Count the lines in the records below that contain the word "More", and reply with only that number.

EXTRACTED DATA ::
<<<<

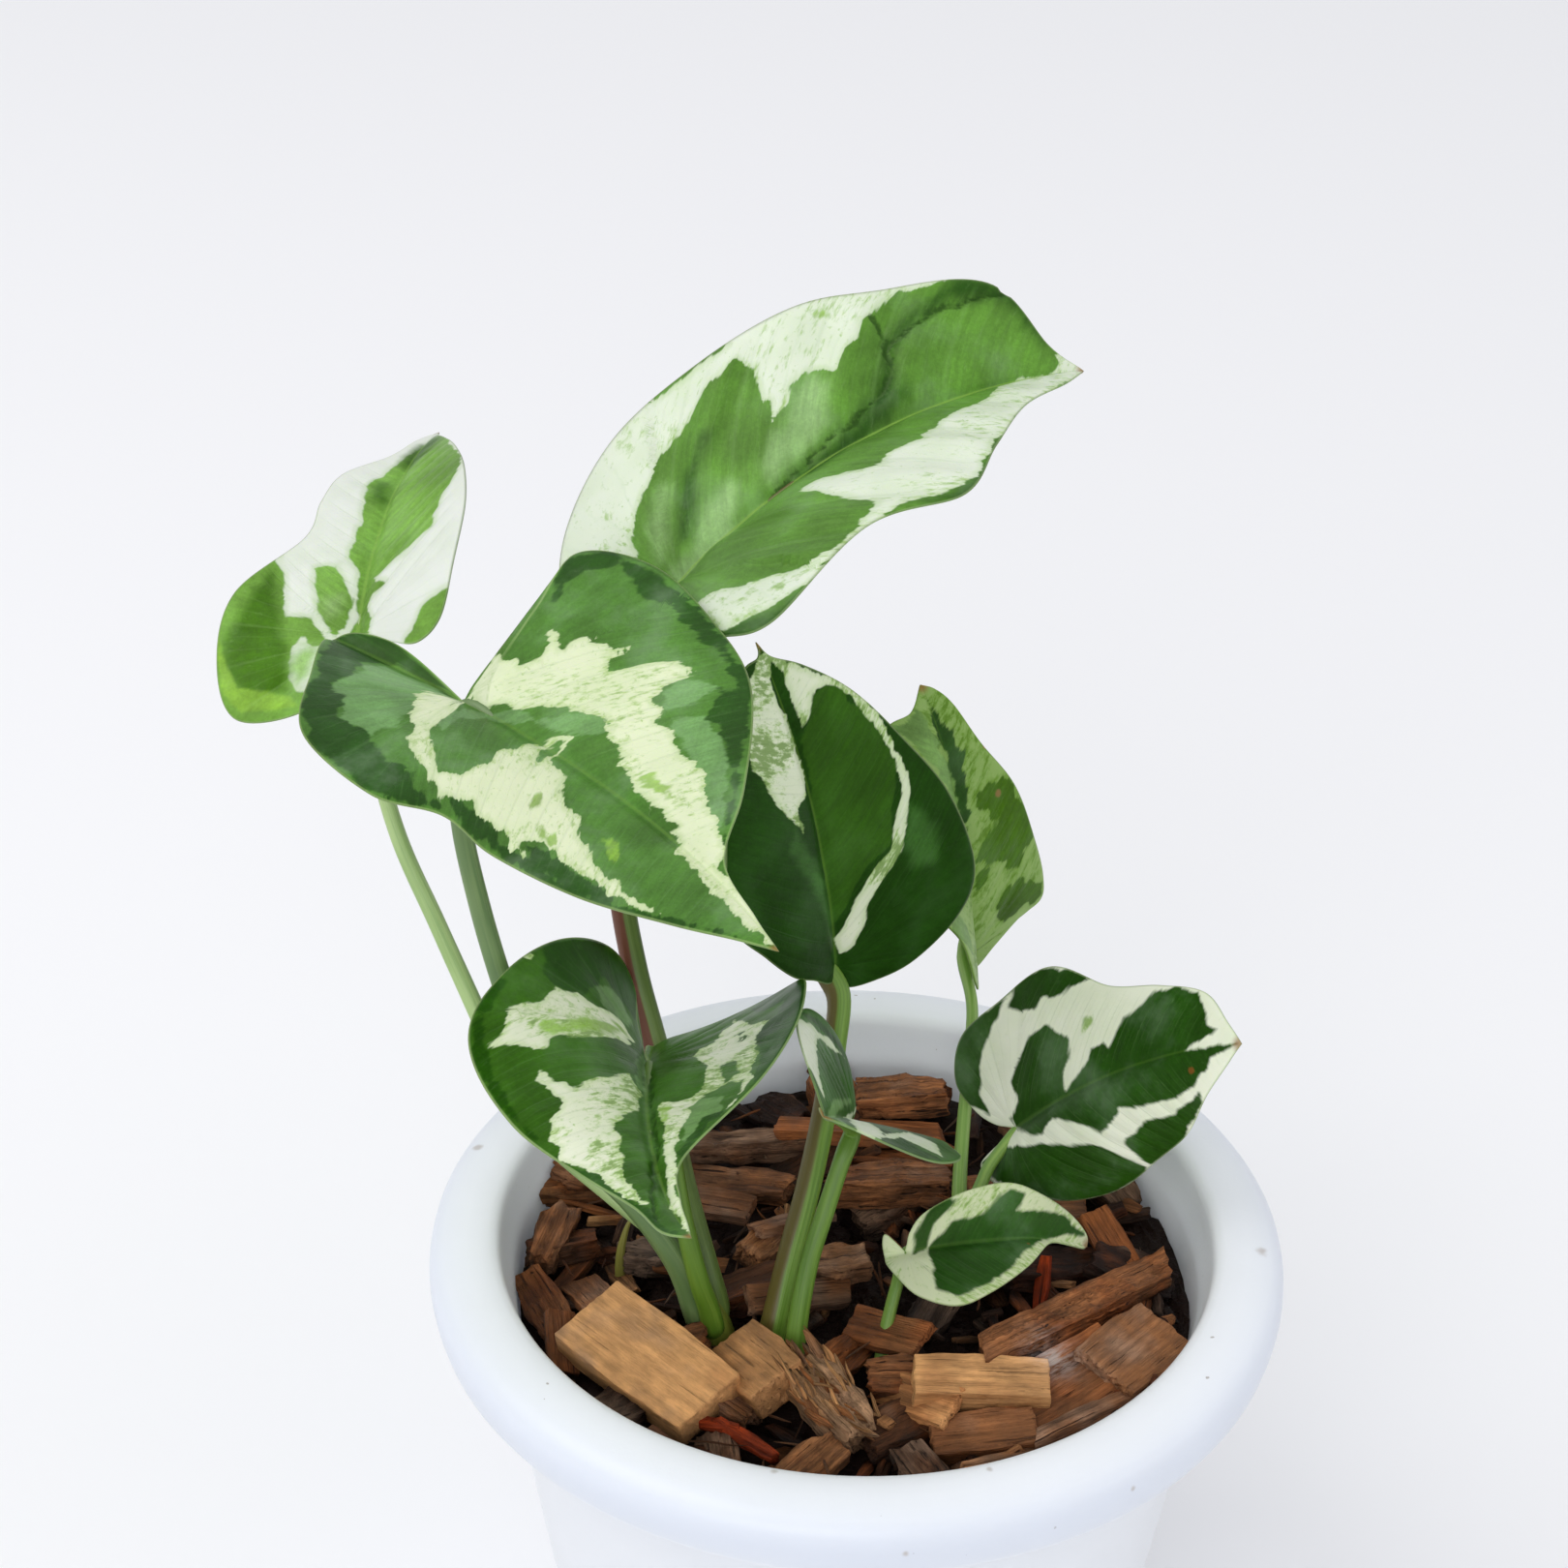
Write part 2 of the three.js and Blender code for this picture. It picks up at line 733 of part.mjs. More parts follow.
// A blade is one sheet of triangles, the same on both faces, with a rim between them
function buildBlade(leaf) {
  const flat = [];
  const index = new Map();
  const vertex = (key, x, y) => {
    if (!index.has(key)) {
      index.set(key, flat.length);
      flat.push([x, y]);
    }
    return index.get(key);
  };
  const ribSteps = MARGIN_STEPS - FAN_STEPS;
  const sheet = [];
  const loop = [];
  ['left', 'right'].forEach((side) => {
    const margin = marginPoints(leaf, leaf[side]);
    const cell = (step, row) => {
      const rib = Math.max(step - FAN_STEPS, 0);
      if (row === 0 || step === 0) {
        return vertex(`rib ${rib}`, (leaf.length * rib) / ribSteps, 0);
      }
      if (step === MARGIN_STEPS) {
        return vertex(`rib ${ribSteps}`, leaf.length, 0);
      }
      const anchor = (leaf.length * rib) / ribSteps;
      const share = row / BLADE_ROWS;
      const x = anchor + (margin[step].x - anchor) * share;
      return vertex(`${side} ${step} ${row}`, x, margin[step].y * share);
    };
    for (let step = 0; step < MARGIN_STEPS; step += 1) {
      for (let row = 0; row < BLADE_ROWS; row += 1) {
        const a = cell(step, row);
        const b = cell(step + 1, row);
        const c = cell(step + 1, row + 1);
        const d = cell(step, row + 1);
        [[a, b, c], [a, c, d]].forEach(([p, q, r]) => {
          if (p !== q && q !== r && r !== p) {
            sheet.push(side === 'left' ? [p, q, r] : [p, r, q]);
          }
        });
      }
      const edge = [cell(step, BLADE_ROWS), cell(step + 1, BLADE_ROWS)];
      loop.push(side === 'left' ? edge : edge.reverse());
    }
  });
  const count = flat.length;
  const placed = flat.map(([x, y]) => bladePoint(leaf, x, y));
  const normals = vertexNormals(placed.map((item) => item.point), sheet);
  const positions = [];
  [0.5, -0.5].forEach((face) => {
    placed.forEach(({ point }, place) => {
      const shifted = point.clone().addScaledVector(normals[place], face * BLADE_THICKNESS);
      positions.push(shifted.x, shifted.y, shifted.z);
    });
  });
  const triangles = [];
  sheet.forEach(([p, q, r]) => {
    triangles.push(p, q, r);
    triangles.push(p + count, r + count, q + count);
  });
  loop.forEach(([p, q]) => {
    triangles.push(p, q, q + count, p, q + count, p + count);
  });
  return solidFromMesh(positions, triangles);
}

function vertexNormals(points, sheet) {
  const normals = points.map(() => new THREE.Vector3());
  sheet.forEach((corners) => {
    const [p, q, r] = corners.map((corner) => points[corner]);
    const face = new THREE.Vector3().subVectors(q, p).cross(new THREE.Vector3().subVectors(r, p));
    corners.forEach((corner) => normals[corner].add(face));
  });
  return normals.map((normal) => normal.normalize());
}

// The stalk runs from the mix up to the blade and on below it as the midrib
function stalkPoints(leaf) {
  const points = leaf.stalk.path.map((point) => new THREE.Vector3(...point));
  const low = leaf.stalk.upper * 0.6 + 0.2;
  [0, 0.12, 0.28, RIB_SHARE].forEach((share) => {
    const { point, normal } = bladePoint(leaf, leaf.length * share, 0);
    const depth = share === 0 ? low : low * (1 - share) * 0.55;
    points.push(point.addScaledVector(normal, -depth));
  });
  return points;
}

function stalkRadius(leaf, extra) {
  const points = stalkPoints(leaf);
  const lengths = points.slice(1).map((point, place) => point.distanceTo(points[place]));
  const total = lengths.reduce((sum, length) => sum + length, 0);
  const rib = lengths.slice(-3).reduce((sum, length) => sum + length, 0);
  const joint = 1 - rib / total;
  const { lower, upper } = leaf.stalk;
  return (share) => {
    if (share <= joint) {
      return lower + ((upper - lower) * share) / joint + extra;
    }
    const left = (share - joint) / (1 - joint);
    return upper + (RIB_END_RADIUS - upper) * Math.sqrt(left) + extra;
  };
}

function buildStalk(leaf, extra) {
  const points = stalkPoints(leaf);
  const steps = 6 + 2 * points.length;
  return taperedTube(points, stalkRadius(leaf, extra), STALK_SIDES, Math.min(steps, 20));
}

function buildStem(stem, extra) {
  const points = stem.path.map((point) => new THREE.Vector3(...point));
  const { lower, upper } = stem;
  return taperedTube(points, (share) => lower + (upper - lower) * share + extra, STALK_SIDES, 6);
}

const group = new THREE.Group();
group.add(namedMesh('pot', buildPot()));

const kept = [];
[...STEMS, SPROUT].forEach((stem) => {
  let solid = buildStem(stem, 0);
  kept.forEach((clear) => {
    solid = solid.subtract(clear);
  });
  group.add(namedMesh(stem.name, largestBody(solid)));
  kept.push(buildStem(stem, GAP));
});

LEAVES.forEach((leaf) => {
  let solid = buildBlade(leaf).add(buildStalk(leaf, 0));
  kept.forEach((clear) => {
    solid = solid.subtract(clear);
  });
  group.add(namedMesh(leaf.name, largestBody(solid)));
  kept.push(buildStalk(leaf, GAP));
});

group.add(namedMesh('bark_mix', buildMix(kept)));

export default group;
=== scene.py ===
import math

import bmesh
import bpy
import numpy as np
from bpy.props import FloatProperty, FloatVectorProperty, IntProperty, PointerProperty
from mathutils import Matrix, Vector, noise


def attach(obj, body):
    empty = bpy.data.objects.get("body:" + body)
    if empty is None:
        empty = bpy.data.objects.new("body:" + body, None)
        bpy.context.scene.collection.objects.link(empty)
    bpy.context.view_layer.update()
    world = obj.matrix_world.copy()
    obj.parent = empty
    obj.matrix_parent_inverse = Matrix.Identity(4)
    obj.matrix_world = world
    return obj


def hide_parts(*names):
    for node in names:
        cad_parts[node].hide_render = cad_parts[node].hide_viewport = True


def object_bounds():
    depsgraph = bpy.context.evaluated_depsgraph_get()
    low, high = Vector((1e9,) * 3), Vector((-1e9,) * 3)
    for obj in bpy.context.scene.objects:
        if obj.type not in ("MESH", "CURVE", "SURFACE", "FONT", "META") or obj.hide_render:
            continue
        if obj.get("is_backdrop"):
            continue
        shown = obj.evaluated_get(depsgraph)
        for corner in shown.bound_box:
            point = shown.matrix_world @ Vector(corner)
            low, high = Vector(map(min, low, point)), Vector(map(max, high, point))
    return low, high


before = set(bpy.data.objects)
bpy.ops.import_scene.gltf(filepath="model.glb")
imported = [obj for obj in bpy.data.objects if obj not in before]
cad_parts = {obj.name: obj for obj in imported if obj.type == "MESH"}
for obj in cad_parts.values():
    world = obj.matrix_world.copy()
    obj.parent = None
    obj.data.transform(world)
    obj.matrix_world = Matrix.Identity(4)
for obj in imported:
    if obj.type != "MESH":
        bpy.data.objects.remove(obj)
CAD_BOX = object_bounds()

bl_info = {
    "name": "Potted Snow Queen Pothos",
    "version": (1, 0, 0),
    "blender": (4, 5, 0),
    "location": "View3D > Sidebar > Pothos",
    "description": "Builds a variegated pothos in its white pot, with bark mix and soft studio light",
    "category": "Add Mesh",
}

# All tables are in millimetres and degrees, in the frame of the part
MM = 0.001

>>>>
<<<<

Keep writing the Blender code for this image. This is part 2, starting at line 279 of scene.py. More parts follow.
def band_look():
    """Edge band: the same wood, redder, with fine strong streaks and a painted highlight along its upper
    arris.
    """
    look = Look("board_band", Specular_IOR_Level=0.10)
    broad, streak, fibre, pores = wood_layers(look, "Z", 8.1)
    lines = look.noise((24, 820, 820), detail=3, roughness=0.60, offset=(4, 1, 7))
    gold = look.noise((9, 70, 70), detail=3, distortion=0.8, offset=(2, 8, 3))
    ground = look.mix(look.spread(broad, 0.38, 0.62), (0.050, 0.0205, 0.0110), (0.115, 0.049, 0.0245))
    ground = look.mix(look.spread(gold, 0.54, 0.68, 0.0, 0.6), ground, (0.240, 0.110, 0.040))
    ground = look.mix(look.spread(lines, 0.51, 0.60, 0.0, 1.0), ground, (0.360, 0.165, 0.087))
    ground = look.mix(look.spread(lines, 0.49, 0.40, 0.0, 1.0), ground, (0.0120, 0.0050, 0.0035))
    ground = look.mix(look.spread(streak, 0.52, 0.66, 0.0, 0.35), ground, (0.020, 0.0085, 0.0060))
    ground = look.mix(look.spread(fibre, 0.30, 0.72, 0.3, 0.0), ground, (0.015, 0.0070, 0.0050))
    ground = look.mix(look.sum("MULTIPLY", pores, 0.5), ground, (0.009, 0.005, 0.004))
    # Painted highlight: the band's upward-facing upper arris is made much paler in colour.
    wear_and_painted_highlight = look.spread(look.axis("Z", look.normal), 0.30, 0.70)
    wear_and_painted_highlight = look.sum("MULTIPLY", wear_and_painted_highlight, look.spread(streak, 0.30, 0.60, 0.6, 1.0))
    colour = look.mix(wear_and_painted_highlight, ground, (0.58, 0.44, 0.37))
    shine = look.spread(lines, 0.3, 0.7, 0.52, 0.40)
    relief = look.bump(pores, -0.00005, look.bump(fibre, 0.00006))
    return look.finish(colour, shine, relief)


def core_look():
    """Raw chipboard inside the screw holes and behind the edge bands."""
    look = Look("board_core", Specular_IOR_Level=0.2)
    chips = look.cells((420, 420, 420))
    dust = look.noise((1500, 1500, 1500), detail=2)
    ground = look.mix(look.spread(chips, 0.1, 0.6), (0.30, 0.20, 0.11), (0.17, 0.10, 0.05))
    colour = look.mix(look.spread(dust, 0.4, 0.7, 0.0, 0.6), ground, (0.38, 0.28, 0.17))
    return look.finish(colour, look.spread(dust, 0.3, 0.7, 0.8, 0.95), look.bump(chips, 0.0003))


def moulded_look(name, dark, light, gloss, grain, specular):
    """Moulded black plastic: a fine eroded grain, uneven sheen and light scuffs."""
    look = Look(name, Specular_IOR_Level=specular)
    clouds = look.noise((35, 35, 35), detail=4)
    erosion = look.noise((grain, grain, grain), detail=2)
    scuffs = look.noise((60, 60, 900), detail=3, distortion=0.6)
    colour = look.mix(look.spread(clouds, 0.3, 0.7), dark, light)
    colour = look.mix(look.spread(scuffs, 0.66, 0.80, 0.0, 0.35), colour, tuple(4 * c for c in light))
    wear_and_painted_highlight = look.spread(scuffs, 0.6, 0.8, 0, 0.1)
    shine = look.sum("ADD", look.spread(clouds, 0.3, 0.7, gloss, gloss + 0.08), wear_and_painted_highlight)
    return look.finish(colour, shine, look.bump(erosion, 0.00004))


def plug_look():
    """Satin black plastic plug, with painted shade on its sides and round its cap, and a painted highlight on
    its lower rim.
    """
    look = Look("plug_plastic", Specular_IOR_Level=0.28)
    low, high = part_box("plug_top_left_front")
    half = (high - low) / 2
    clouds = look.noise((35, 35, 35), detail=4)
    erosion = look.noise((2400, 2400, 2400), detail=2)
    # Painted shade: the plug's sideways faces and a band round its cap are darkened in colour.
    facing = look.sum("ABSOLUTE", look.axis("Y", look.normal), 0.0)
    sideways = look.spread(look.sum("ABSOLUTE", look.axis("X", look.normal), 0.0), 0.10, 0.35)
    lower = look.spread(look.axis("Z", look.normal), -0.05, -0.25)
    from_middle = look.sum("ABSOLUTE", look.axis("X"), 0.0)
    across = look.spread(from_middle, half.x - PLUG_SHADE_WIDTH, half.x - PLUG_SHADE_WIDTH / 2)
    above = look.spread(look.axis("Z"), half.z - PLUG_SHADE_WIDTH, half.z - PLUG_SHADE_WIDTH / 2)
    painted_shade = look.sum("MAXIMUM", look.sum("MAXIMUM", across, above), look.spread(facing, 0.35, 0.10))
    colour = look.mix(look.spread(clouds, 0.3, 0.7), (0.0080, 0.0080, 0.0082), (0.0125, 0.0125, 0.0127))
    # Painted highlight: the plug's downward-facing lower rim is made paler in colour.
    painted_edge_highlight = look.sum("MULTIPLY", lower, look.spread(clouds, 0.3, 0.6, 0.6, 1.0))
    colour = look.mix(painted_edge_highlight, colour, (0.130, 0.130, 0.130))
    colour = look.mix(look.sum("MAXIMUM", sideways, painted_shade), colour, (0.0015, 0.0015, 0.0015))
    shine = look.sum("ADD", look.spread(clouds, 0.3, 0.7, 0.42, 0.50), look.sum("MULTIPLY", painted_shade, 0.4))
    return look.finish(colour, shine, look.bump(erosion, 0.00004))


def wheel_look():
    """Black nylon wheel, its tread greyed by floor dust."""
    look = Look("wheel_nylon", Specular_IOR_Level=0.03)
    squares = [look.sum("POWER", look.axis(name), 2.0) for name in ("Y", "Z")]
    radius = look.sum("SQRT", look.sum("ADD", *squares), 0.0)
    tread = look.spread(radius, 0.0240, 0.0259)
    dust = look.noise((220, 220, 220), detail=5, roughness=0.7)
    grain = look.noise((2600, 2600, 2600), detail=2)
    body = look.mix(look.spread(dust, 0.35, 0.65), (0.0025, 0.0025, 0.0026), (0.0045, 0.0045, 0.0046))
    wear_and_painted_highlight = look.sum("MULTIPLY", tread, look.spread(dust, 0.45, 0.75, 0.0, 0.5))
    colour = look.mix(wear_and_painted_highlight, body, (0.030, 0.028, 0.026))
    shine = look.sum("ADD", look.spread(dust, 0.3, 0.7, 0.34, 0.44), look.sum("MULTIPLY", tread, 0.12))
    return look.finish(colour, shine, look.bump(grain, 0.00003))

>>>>
<<<<

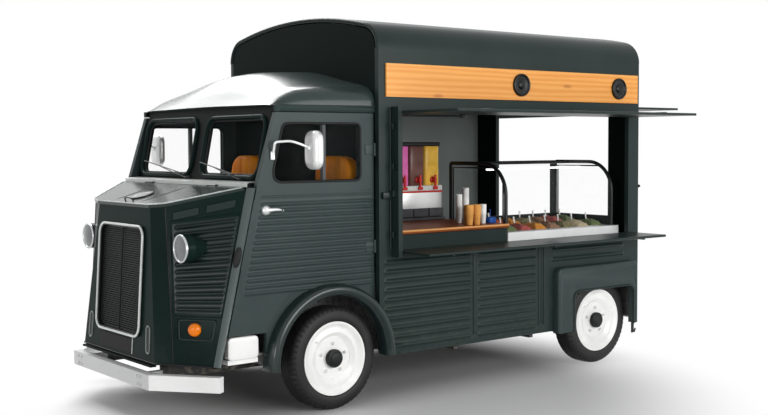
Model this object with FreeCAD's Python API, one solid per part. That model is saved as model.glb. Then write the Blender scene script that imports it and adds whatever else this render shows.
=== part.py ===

>>>>

ANSWER ::
2